The tunnels are dark, damp, and narrow, exactly as you might imagine an underground military installation carved into a subarctic volcanic island would be.
Scattered around the tunnel entrances and throughout the surrounding hillsides are remnants of everyday military life: gas masks, split-toe rubber boots known as tabi boots, barbed wire, fire hydrants, and fragments of barracks. These objects create a deeply personal connection to the people who once lived here, far from home, in one of the most inhospitable environments on earth.
The tunnels are not just military infrastructure. They are evidence of how much effort it takes to hold a piece of land that nature itself seems determined to reclaim.
Visiting Kiska Today: What It Takes to Reach the Island History Forgot

Getting to Kiska Island is not like booking a flight to a national park. The island is uninhabited, extremely remote, and access requires permits because it sits within the Alaska Maritime National Wildlife Refuge and the Aleutian Islands World War II National Monument.

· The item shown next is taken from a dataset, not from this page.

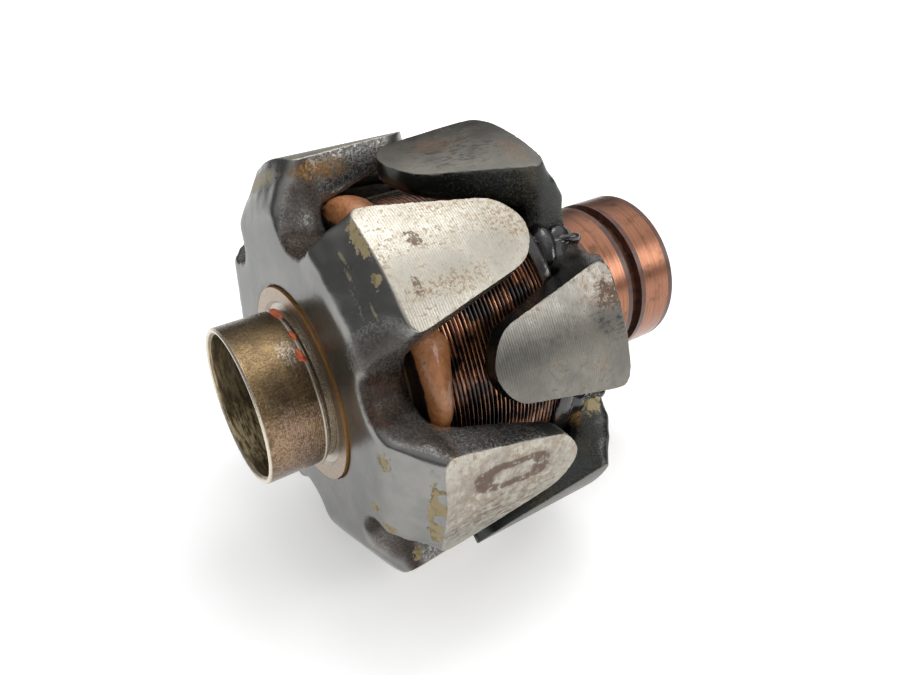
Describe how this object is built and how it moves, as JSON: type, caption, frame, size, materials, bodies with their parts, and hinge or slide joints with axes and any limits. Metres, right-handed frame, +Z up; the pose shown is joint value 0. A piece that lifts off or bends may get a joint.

Most visitors arrive by boat or floatplane, and neither option is a casual undertaking in the Aleutians.
The weather out here is genuinely wild. Dense fog, gale-force winds, and cold rain are the norm rather than the exception.

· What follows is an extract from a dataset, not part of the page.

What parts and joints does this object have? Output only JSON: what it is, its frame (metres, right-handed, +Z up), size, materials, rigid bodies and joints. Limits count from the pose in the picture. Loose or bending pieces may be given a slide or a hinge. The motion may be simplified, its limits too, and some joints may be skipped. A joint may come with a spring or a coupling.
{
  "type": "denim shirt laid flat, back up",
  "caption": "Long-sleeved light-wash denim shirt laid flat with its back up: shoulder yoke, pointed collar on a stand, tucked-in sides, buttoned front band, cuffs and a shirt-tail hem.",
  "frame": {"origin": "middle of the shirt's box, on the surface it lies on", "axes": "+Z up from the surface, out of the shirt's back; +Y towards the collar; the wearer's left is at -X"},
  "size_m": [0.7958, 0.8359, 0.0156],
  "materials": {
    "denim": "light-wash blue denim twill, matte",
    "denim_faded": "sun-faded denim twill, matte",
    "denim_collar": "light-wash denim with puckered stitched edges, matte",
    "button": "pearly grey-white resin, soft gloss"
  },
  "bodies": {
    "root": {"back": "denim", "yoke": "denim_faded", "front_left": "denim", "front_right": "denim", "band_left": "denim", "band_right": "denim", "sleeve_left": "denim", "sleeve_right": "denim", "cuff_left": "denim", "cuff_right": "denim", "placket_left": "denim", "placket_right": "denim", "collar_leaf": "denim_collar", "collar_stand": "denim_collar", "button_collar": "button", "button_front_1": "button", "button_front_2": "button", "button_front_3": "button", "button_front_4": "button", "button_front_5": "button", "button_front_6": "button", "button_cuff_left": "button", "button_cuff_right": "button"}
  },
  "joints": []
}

One reviewer who had visited the island multiple times noted that every trip revealed something new, even after years of exploration, because the harsh weather continuously exposes artifacts that had been buried or hidden. That combination of isolation and discovery is a big part of what draws history enthusiasts and adventurers here.
If Kiska is on your radar, connecting with a reputable expedition operator that specializes in Aleutian Islands travel is the best starting point. Permits, safety planning, and knowledge of unexploded ordnance zones are non-negotiable parts of any visit.
This is not a destination for casual tourism. It is a destination for people who take history seriously and are willing to work a little to stand somewhere that most of the world has simply forgotten exists.